In the most recent quarter, the company beat on both the top and bottom lines.
Source: Seeking Alpha
This shouldn't come as a surprise as the company lowered guidance a few times to meet expectations more handily. The more impressive result was the year-over-year growth in revenue of 7.3%. However, earnings were a bit lower than the $0.52 reported in the fourth quarter of 2017. The company was able to produce cash from operations of $502 million in the quarter which allowed it to reduce debt by over $400 million. This now puts its leverage to 3.3x EBITDA.
Source: Investor Presentation
Within the company are multiple brands with market leading positions. A great way for the investor to play the basic consumer apparel market, as we all know underwear, socks, and bras are not going away anytime soon.
The company is not guiding for much growth, with 2019 guidance of $6.885-$6.985 billion in sales, and an adjusted operating profit of $955-985 million. While neither of these are thrilling to investors, the more important focus should be on cash flow which shows a healthy amount of growth. This allows the company to continue to delever and deliver shareholder returns.
The company has a history of making acquisitions which could of course throw it off course in its guidance to shareholders. However, this will have to be watched and hopefully management focuses more on the balance sheet.
On a positive note, the debt continues to be reduced as the company went on an acquisition spree over the past few years.
While total debt only decreased by $200 million, it was a decrease none the less. The plus side of the company making all these acquisitions was the diversification in revenue streams. Once a company dominated by innerwear it now produces significant revenue from activewear.
This has been a main source of growth for the company along with international. Profit margins continue to remain under pressure which is also a negative. It is obvious in the fact the company is predicting more revenue but about the same profit in the coming year. If the company can find a way to improve its margins, I believe investors would gladly reward the stock.
There is value to be had in the fact the company owns many of the leading brands for the categories in which it sells.
Source: Investor Presentation
This typically is driven by consumer behavior to buy what they know works when buying simple clothing. The everyday consumer sticks to the same underwear or socks that they know has worked for them for years. They are not generally looking to switch brands for this. The company has immense value in the fact that consumers love its brand and this should not be overlooked. That being said, the valuation must make sense from an operational standpoint. While brand power is important, its clear margins are still being affected and pricing power is not present.

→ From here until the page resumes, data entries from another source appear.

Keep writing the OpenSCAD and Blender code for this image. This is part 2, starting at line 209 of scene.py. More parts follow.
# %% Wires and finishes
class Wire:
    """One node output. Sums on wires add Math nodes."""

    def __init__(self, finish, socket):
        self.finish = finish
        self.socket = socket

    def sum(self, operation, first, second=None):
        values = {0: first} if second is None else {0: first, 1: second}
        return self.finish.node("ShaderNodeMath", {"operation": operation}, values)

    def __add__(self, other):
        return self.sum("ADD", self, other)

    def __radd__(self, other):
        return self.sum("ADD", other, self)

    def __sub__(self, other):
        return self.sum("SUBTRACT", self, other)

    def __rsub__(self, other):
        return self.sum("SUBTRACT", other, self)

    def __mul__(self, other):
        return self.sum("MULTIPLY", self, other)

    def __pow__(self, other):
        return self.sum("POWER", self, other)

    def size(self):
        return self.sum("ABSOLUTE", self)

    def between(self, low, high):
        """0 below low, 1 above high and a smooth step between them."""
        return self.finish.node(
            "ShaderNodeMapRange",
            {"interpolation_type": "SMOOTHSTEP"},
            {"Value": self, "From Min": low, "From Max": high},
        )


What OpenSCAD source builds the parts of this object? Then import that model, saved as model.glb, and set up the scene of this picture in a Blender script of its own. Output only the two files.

Compared to peers, the company trades at an attractive valuation.
As we can see above, HBI offers a better forward P/E, yield, and P/S ratio than those in its peer group. This should provide investors with confidence that they are getting the cheapest in the apparel sector. Though, it should be noted the company is not operating as strongly as these peers. An investment now would be in hopes for a better future that the market currently is not expecting.
Versus its own history, the company trades at attractive valuation levels as well.
The company trades below its 5-year average for P/E, P/S, P/CF, and forward P/E. This signals that now would be a better time than any in the past 5 years to purchase shares from a fundamental valuation standpoint. Additionally, the company has a higher than average yield and offers a higher earnings yield.
Dividend growth investors should be aware there has not been a raise since the first quarter of 2017. I believe management is right in pausing raises in order to reduce debt first. Once the debt has reached a more reasonable level, investors should expect resumed dividend growth. At this time, the dividend is still yielding a respectable 3.25%.
So what do we think about Hanesbrands as an investment today? Well, after several quarters of disappointing growth, the shares are now priced as they should be. While the company is not doing horribly, we are in an economically positive part of the cycle so the concern becomes what happens to the results during a recession? The company cannot seem to improve margins and is under pressure from continued retailer bankruptcies; the question is what is a fair price for a company with little earnings and revenue growth? That all depends on what someone is willing to pay while waiting for the story to turn around. The investor will be paid an enticing yield to wait, but must be patient as the story continues to develop. I last wrote saying I believed shares would be fairly valued at about 12x earnings. Sure enough, that is where shares currently trade. I believe the company has more to work to do before shares can move higher from here, and I believe there is risk in management executing 100% as it hasn't been doing so lately. Investors should keep an eye on the earnings, inventories, and debt levels going forward as these would help signal more positive times and suggest an entry point for the stock. Right now, shares may continue to trade sideways until there are more positive developments.
Disclosure: I/we have no positions in any stocks mentioned, and no plans to initiate any positions within the next 72 hours. I wrote this article myself, and it expresses my own opinions. I am not receiving compensation for it (other than from Seeking Alpha). I have no business relationship with any company whose stock is mentioned in this article.